One such is the anonymous play
Arden of Faversham
, dating from about 1587, which was regularly in the repertoire of the Lord Admiral’s Men and much of which falls into the realm of black comedy, even if the reality was not so amusing. On St Valentine’s Day 1551 Thomas Arden of Faversham in Kent, Chief Controller of HM Customs, was found dead outside his house after his wife, Alice, had made several attempts to do away with him. She was considerably younger than him and was already involved in an affair with the family steward, Mosbie, before the marriage took place. The drama details her various attempts to get rid of Arden, starting with poisoning his gruel, and ending with her employing a couple of hit men to do the deed for a fee of £10. If the play is to be believed they were incredibly inept and every one of their increasingly desperate attempts failed. Finally Mosbie and Alice concealed them in the house and arranged for Arden to be home playing a game of backgammon, during which ‘Black Will’ would creep up behind him and do the deed. But Will bungles it again, leaving Mosbie to ‘stroke Arden on the head’ – with a 14lb weight! They then lug the body outside, not taking into account that it is snowing and that their bloodstained footprints will lead the authorities directly to the corpse. The play ends there but in reality the aftermath was grim; Alice was burned at the stake, the punishment for murderous wives, her maid suffering a similar fate.

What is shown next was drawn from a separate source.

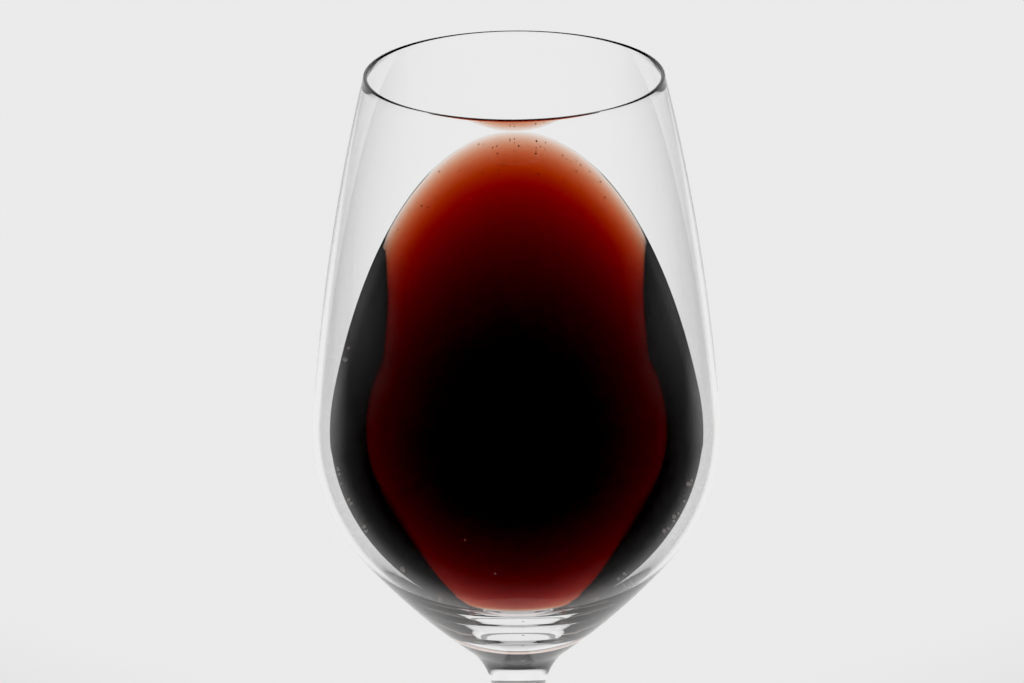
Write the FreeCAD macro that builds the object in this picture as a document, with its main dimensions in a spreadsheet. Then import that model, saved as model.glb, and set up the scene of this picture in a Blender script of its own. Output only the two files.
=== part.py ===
"""A stemmed glass with red wine in it, as two solids: the glass and the wine.

Millimetres, +Z up, origin at the centre of the foot's underside. Both pieces are turned about Z from
outlines made of tangent arcs. The wine lies against the far wall (+Y) with its flat surface leaning,
as it does in a glass that is held at a slant.
"""

import FreeCAD, Part
import Sketcher
import os

doc = FreeCAD.newDocument("glass_of_red_wine")

# Driving sizes. Lengths are in millimetres and angles in degrees.
sizes = {
    # foot
    "foot_radius": 40.0,
    "foot_edge": 1.6,  # thickness of the rounded edge
    "foot_slope": 8.0,  # of the foot's upper face
    "foot_hollow": 1.2,  # rise of the underside at the centre
    "ring_width": 9.0,  # flat ring that the glass stands on
    "flare_bend": 22.0,  # from the stem out into the foot
    # stem
    "waist_radius": 4.0,
    "stem_taper": 5.0,  # slope where the stem leaves the neck
    "neck_height": 106.8,  # of the corner between bowl and stem, above the table
    "neck_radius": 12.6,
    "stem_top_r": 6.0,  # where the curve below the neck ends
    # bowl, outside
    "belly_rise": 53.2,  # widest place above the neck
    "belly_radius": 46.1,
    "belly_bend": 45.0,
    "upper_turn": 4.5,  # angle that the belly bend takes above the widest place
    "lower_turn": 38.0,  # and below it
    "rim_rise": 84.0,  # rim above the widest place
    "rim_radius": 33.0,
    # bowl, inside
    "rim_wall": 0.9,
    "bowl_wall": 1.2,
    "bottom_rise": 7.7,  # inner bottom above the neck
    # wine
    "wine_lean": 22.4,  # angle between the wine's surface and the glass's axis
    "wine_crossing": 11.9,  # where that surface meets the axis, above the inner bottom
}

# Worked out from them: r is a distance from the axis, z a height above the table.
worked_out = {
    "edge_bend": "foot_edge / 2",
    "edge_r": "foot_radius - edge_bend",
    "ring_r": "edge_r - ring_width",
    "flare_turn": "90 - foot_slope",
    "flare_low_r": "waist_radius + flare_bend * (1 - cos(flare_turn))",
    "flare_low_z": "foot_edge + (edge_r - flare_low_r) * tan(foot_slope)",
    "flare_top_z": "flare_low_z + flare_bend * sin(flare_turn)",
    # the belly bend and its two ends
    "belly_z": "neck_height + belly_rise",
    "bend_r": "belly_radius - belly_bend",
    "belly_top_r": "bend_r + belly_bend * cos(upper_turn)",
    "belly_top_z": "belly_z + belly_bend * sin(upper_turn)",
    "belly_low_r": "bend_r + belly_bend * cos(lower_turn)",
    "belly_low_z": "belly_z - belly_bend * sin(lower_turn)",
    # the bowl's lower side runs on from the belly bend to the neck
    "cone_run": "sqrt((belly_low_r - neck_radius)^2 + (belly_low_z - neck_height)^2)",
    "cone_slope": "atan((belly_low_r - neck_radius) / (belly_low_z - neck_height)) / 1 deg",
    "cone_bend": "cone_run / (2 * sin(cone_slope - lower_turn))",
    "neck_turn": "2 * cone_slope - lower_turn",
    "neck_bend": "(neck_radius - stem_top_r) / (cos(stem_taper) - cos(neck_turn))",
    "stem_top_z": "neck_height - neck_bend * (sin(neck_turn) - sin(stem_taper))",
    "stem_bend": "(stem_top_r - waist_radius) / (1 - cos(stem_taper))",
    "waist_z": "stem_top_z - stem_bend * sin(stem_taper)",
    # rim
    "bead_bend": "rim_wall / 2",
    "bead_z": "belly_z + rim_rise - bead_bend",
    "mouth_r": "rim_radius - rim_wall",
    # the upper side runs on from the belly bend to the rim, outside and inside
    "side_run": "sqrt((belly_top_r - rim_radius)^2 + (bead_z - belly_top_z)^2)",
    "side_slope": "atan((belly_top_r - rim_radius) / (bead_z - belly_top_z)) / 1 deg",
    "side_bend": "side_run / (2 * sin(side_slope - upper_turn))",
    "inner_bend": "belly_bend - bowl_wall",
    "inner_top_r": "bend_r + inner_bend * cos(upper_turn)",
    "inner_top_z": "belly_z + inner_bend * sin(upper_turn)",
    "inner_low_r": "bend_r + inner_bend * cos(lower_turn)",
    "inner_low_z": "belly_z - inner_bend * sin(lower_turn)",
    "inner_run": "sqrt((inner_top_r - mouth_r)^2 + (bead_z - inner_top_z)^2)",
    "inner_slope": "atan((inner_top_r - mouth_r) / (bead_z - inner_top_z)) / 1 deg",
    "inner_side_bend": "inner_run / (2 * sin(inner_slope - upper_turn))",
    # the inner bottom: two arcs from the belly bend to the axis, tangent to each other where the
    # two equal legs of their tangents meet
    "bottom_z": "neck_height + bottom_rise",
    "drop": "inner_low_z - bottom_z",
    "leg_sum": "inner_low_r * (1 + sin(lower_turn)) + drop * cos(lower_turn)",
    "leg_spread": "2 - 2 * sin(lower_turn)",
    "leg_root": "sqrt(leg_sum^2 + leg_spread * (inner_low_r^2 + drop^2))",
    "leg": "(leg_root - leg_sum) / leg_spread",
    "leg_end_r": "inner_low_r - leg * sin(lower_turn)",
    "leg_end_z": "inner_low_z - leg * cos(lower_turn)",
    "joint_r": "(leg_end_r + leg) / 2",
    "joint_z": "(leg_end_z + bottom_z) / 2",
    "joint_slope": "atan((leg_end_z - bottom_z) / (leg_end_r - leg)) / 1 deg",
    "bowl_bend": "leg / tan((90 - lower_turn - joint_slope) / 2)",
    "bottom_bend": "leg / tan(joint_slope / 2)",
    # where the wine's surface meets the axis, and a distance that reaches past the whole bowl
    "crossing_z": "bottom_z + wine_crossing",
    "past_bowl": "3 * rim_rise",
}

sheet = doc.addObject("Spreadsheet::Sheet", "Sizes")
for row, (name, value) in enumerate(sizes.items(), start=1):
    sheet.set(f"A{row}", name)
    sheet.set(f"B{row}", str(value))
    sheet.setAlias(f"B{row}", name)
for row, (name, formula) in enumerate(worked_out.items(), start=1):
    sheet.set(f"D{row}", name)
    sheet.setAlias(f"E{row}", name)
    sheet.set(f"E{row}", "=" + formula)
doc.recompute()

ORIGIN = (-1, 1)
AXIS = -2


def value_of(alias):
    """The number that an alias of the sheet, or 0, stands for."""
    return float(sheet.evalExpression(alias))


def bind(sketch, constraint, alias):
    """Adds a constraint whose size is an alias of the sheet."""
    index = sketch.addConstraint(constraint)
    sketch.setExpression(f"Constraints[{index}]", f"Sizes.{alias}")


def plane_of(body, role):
    """One of a body's own origin planes."""
    return next(f for f in body.Origin.OriginFeatures if f.Role == role)


def new_body(name):
    body = doc.addObject("PartDesign::Body", name)
    body.Label = name
    return body


def outline(body, name, corners, edges):
    """A closed sketch on the XZ plane.

    corners are (r, z) aliases, or 0, in order. edges say how each corner is joined to the next one:
    None is a straight line, and an arc is (radius, "left" or "right", fixed), where the side is the
    centre's as seen along the edge. An arc over half a circle is held by its centre: fixed is then
    ("DistanceX" or "DistanceY", alias).
    """
    sketch = body.newObject("Sketcher::SketchObject", name)
    sketch.AttachmentSupport = [(plane_of(body, "XZ_Plane"), "")]
    sketch.MapMode = "FlatFace"
    spots = [FreeCAD.Vector(value_of(r), value_of(z), 0) for r, z in corners]
    count = len(corners)
    ends = []
    for i, edge in enumerate(edges):
        start, end = spots[i], spots[(i + 1) % count]
        if edge is None:
            sketch.addGeometry(Part.LineSegment(start, end))
            ends.append((1, 2))
            continue
        radius, side, _ = edge
        chord = end - start
        left = FreeCAD.Vector(-chord.y, chord.x, 0).normalize()
        toward = left if side == "left" else -left
        half = chord.Length / 2
        size = max(value_of(radius), half)
        centre = (start + end) / 2 + toward * (size**2 - half**2) ** 0.5
        middle = centre - toward * size
        sketch.addGeometry(Part.Arc(start, middle, end))
        # an arc in a sketch always runs anticlockwise, so its start may be the edge's end
        first = sketch.getPoint(i, 1)
        ends.append((1, 2) if first.distanceToPoint(start) < first.distanceToPoint(end) else (2, 1))
    for i in range(count):
        after = (i + 1) % count
        sketch.addConstraint(Sketcher.Constraint("Coincident", i, ends[i][1], after, ends[after][0]))
    for i, (r, z) in enumerate(corners):
        point = (i, ends[i][0])
        if r == "0":
            sketch.addConstraint(Sketcher.Constraint("PointOnObject", *point, AXIS))
        else:
            bind(sketch, Sketcher.Constraint("DistanceX", *ORIGIN, *point, spots[i].x), r)
        if z == "0":
            sketch.addConstraint(Sketcher.Constraint("PointOnObject", *point, -1))
        else:
            bind(sketch, Sketcher.Constraint("DistanceY", *ORIGIN, *point, spots[i].y), z)
    for i, edge in enumerate(edges):
        if edge is None:
            continue
        radius, _, fixed = edge
        if fixed:
            way, place = fixed
            bind(sketch, Sketcher.Constraint(way, *ORIGIN, i, 3, value_of(place)), place)
        else:
            bind(sketch, Sketcher.Constraint("Radius", i, value_of(radius)), radius)
    return sketch


def turned(body, sketch, name):
    """The sketch turned once round the glass's axis."""
    solid = body.newObject("PartDesign::Revolution", name)
    solid.Profile = sketch
    solid.ReferenceAxis = (sketch, ["V_Axis"])
    solid.Angle = 360
    return solid


# The bowl's inner outline, from the axis at its bottom up to the mouth: the glass's inner face and
# the wine's outer one.
inner_corners = [
    ("0", "bottom_z"),
    ("joint_r", "joint_z"),
    ("inner_low_r", "inner_low_z"),
    ("inner_top_r", "inner_top_z"),
    ("mouth_r", "bead_z"),
]
inner_edges = [
    ("bottom_bend", "left", None),
    ("bowl_bend", "left", None),
    ("inner_bend", "left", None),
    ("inner_side_bend", "left", None),
]

# Glass: one blown and drawn piece of foot, stem and bowl, with a fire-polished round rim.
glass = new_body("glass")
outer_corners = [
    ("rim_radius", "bead_z"),
    ("belly_top_r", "belly_top_z"),
    ("belly_low_r", "belly_low_z"),
    ("neck_radius", "neck_height"),
    ("stem_top_r", "stem_top_z"),
    ("waist_radius", "waist_z"),
    ("waist_radius", "flare_top_z"),
    ("flare_low_r", "flare_low_z"),
    ("edge_r", "foot_edge"),
    ("edge_r", "0"),
    ("ring_r", "0"),
    ("0", "foot_hollow"),
]
outer_edges = [
    ("side_bend", "right", None),
    ("belly_bend", "right", None),
    ("cone_bend", "right", None),
    ("neck_bend", "left", None),
    ("stem_bend", "left", None),
    None,
    ("flare_bend", "left", None),
    None,
    ("edge_bend", "right", ("DistanceX", "edge_r")),
    None,
    None,
    None,
]
bead = ("bead_bend", "right", ("DistanceY", "bead_z"))
glass_sketch = outline(
    glass, "glass_outline", inner_corners + outer_corners, inner_edges + [bead] + outer_edges
)
turned(glass, glass_sketch, "glass_turned")

# Wine: fills the bowl's inside up to a flat surface that leans back towards the far wall.
wine = new_body("wine")
wine_sketch = outline(
    wine, "wine_outline", inner_corners + [("0", "bead_z")], inner_edges + [None, None]
)
turned(wine, wine_sketch, "wine_turned")

surface = wine.newObject("Sketcher::SketchObject", "wine_surface")
surface.AttachmentSupport = [(plane_of(wine, "XY_Plane"), "")]
surface.MapMode = "FlatFace"
surface.AttachmentOffset = FreeCAD.Placement(
    FreeCAD.Vector(0, 0, value_of("crossing_z")),
    FreeCAD.Rotation(FreeCAD.Vector(1, 0, 0), 90 - value_of("wine_lean")),
)
surface.setExpression("AttachmentOffset.Base.z", "Sizes.crossing_z")
surface.setExpression("AttachmentOffset.Rotation.Angle", "90 - Sizes.wine_lean")
surface.addGeometry(Part.Circle(FreeCAD.Vector(), FreeCAD.Vector(0, 0, 1), value_of("past_bowl")))
surface.addConstraint(Sketcher.Constraint("Coincident", 0, 3, *ORIGIN))
bind(surface, Sketcher.Constraint("Radius", 0, value_of("past_bowl")), "past_bowl")
above = wine.newObject("PartDesign::Pocket", "above_the_wine")
above.Profile = surface
above.Reversed = True
above.setExpression("Length", "Sizes.past_bowl")
doc.recompute()

for item in doc.Objects:
    if "Invalid" in item.State or "Error" in item.State:
        raise RuntimeError(f"{item.Name} failed: {item.State}")
os.makedirs("parts", exist_ok=True)
for body in (glass, wine):
    shape = body.Shape
    if shape.isNull() or not shape.isValid() or len(shape.Solids) != 1:
        raise RuntimeError(f"{body.Label} is not one valid solid")
    print(body.Label, "volume ml", round(shape.Volume / 1000, 2), shape.BoundBox)
for body in (glass, wine):
    body.Shape.exportStep(f"parts/{body.Label}.step")
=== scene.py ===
import bisect
import math
import random

import bmesh
import bpy
from mathutils import Matrix, Vector


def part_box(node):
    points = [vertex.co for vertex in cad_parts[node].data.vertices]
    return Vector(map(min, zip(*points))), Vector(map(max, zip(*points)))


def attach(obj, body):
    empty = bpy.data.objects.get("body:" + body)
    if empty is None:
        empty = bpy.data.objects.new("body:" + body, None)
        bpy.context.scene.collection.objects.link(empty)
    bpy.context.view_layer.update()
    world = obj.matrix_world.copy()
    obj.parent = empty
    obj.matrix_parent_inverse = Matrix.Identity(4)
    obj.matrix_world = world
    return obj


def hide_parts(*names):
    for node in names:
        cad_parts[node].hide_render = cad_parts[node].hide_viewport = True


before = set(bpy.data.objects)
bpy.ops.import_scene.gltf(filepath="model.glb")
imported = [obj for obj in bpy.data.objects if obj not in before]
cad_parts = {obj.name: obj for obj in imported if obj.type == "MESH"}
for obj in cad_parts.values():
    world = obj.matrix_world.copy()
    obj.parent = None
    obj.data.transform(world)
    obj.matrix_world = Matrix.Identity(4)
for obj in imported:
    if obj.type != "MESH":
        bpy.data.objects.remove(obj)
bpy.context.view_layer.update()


# ---- Glass ---------------------------------------------------------------------------------------
# One piece of clear glass: a thin blown bowl with a fire-polished rim, a thick lens-like bottom,
# and a drawn stem that flares into a flat foot. It is spun from one outline of arcs and lines.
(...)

A chilling item in the Canterbury town record notes: ‘for the charges of burning Mistress Arden and the Execution of Geo. Bradshaw – thirteen shillings’. Mosbie was hanged and as for Black Will, he disappeared and was never seen again. A slightly later play, also anonymous and based on a real incident, is
A Yorkshire Tragedy
, in which a feckless, violent and jealous husband kills two of his children, attempts to murder his wife and baby, then turns his knife on himself.
It was Marlowe, though, who stood head and shoulders above his immediate contemporaries with his poetic ‘mighty line’. He brought about a sea change in writing for the theatre. Compared to Shakespeare and the second wave of dramatists that were to come, his plays have no complex plots or subplots but consist almost entirely of a sequence of events in which we follow the course set by the protagonist, Tamburlaine, Edward II, Barabas the Jew and Faustus. What is without question is that his plays had an enormous influence on what came after. It was the first part of
Tamburlaine
, written while he was still at Cambridge and put on by Henslowe, which first gave Marlowe his soaring reputation as a popular dramatist whose work audiences flocked to see.